I guess you just have to have faith that there will be momentous dates. Parenting trains you to take time to live in the moment and experience the momentous times. I have definitely found this to be true. There have been far more moments since Tara and Quinn have entered our lives. These moments are vivid with a clarity to them that makes you glad to be living.
Certainly, I believe that, these times have enabled me to learn more from parenting Tara and Quinn then they could possibly have learned from me.
It seems that I am often asked, “What’s it’s like to be back to work?” In a nutshell, it’s easy. It’s what I know. I love my work and I love the people I work with. My coworkers make it good. Even a busy day like today, with an emergency in the middle of a booked day. It was still good. There is no time to think about personal life too much. It’s an escape.

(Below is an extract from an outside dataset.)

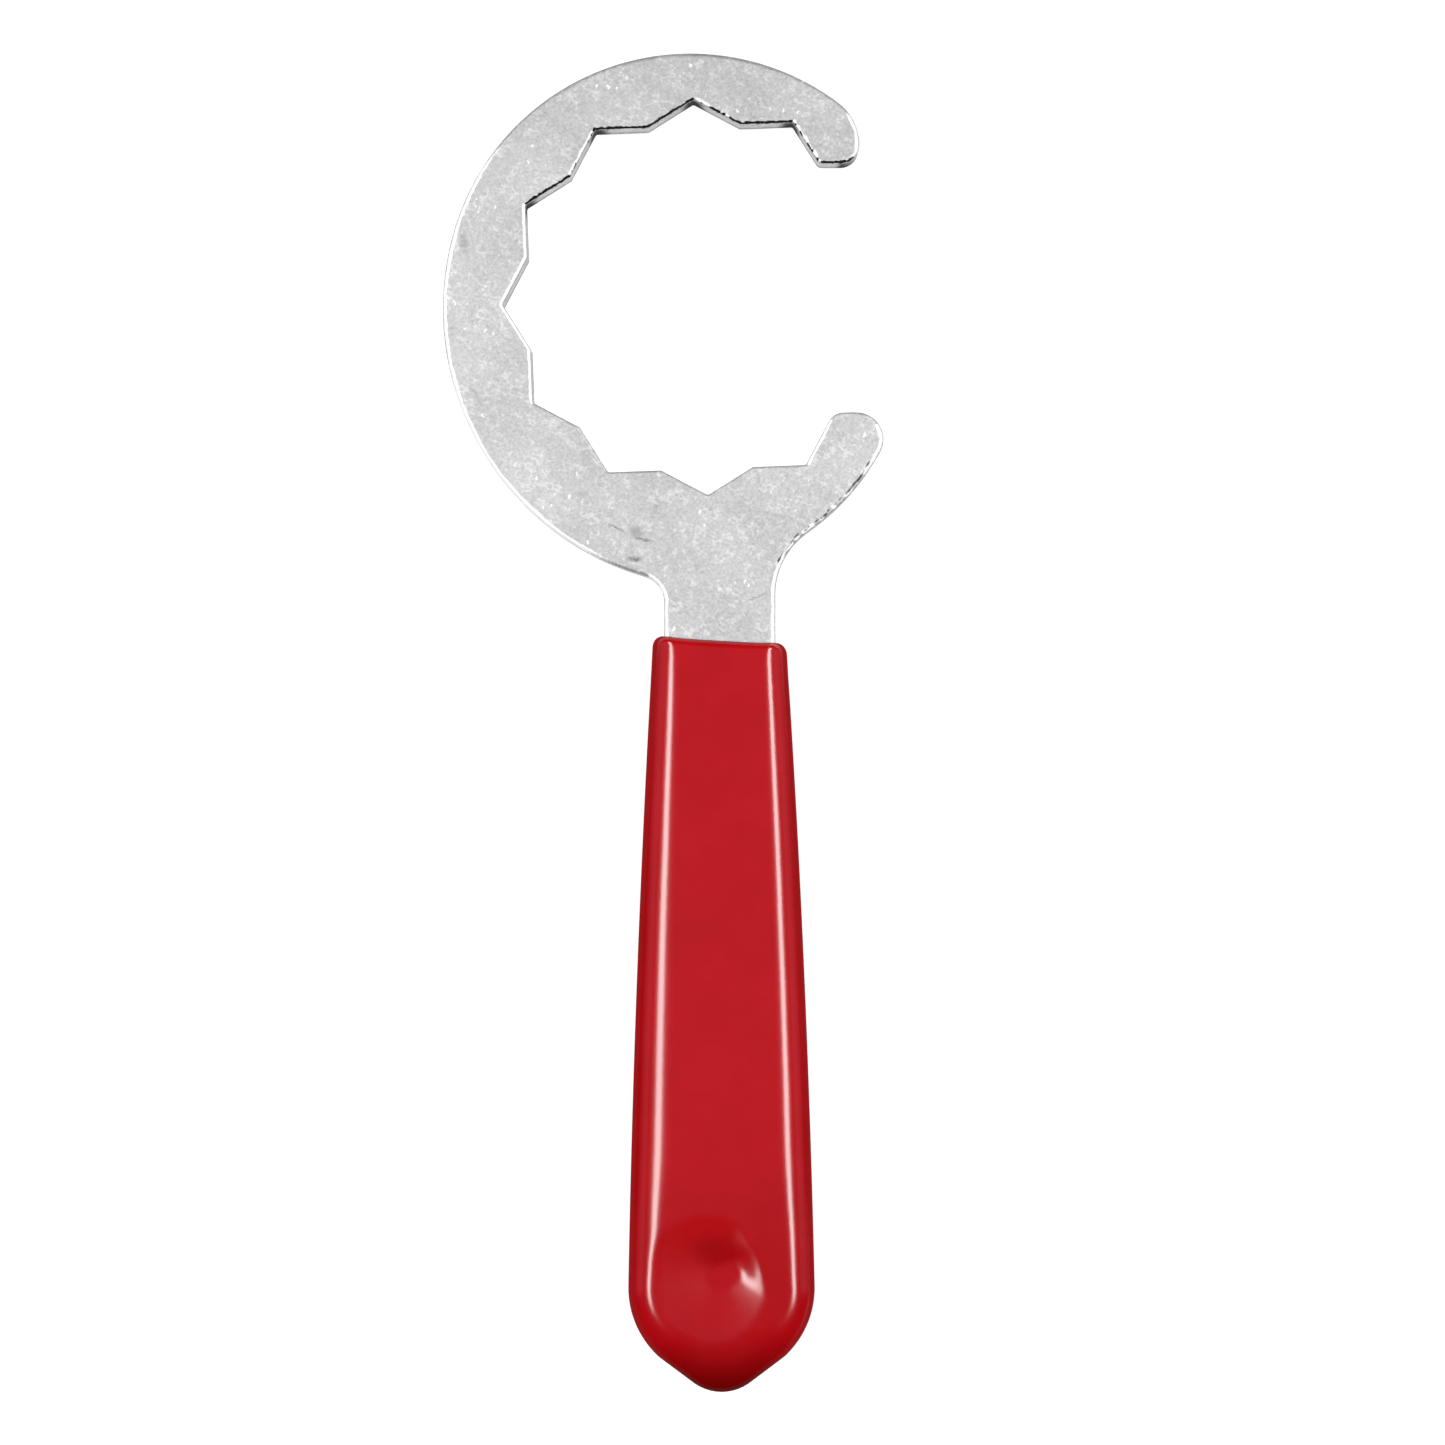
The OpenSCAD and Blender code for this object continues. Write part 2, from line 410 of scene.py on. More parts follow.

When Tara and Quinn were young and I was still trying to figure out how to parent them and keep my sanity. I would welcome a day back at work. It was like a vacation from my stressful parent job. I didn’t have the confidence and honed skills of parenting yet. I did at work.
Today was a busy day. We had a majestic Lab come in, she had collapsed and was in stock. On the surface it looked like trauma, but after some blood tests it looked more like a poisoning. Possibly, it was a mushroom toxin affecting the liver. The dog’s people were completely taken off guard. She was running like the wind yesterday, playing and having fun. Today she was dying. Her prognosis was guarded and recovery may not be complete. Oh boy, that’s sounds too familiar. I felt so bad for them. We had to euthanize her.
After work, I pick tomatoes and start to organ-size the garage to get it ready for winter. This is a job I have wanting to do for a long time. I find peace in creating a little order. It’s therapeutic for me. Actually, it’s more like a feeble attempt to gain a little control over my life. Either way I do feel good doing it.
At bedtime, Quinn picks out the book: ‘The Value of Humor, The Story of Will Rogers’. I asked “Quinn, do you know what humor means.” “Yep!” He says “Dad has humor, His is funniness.”
Quinn really loves your sense of humor. I think he is more worried about it then anything. I can see his sense of humor emerging now and I expect he will be a good student of yours in the years to come. But for now, he is happy being the president of your funny fan club.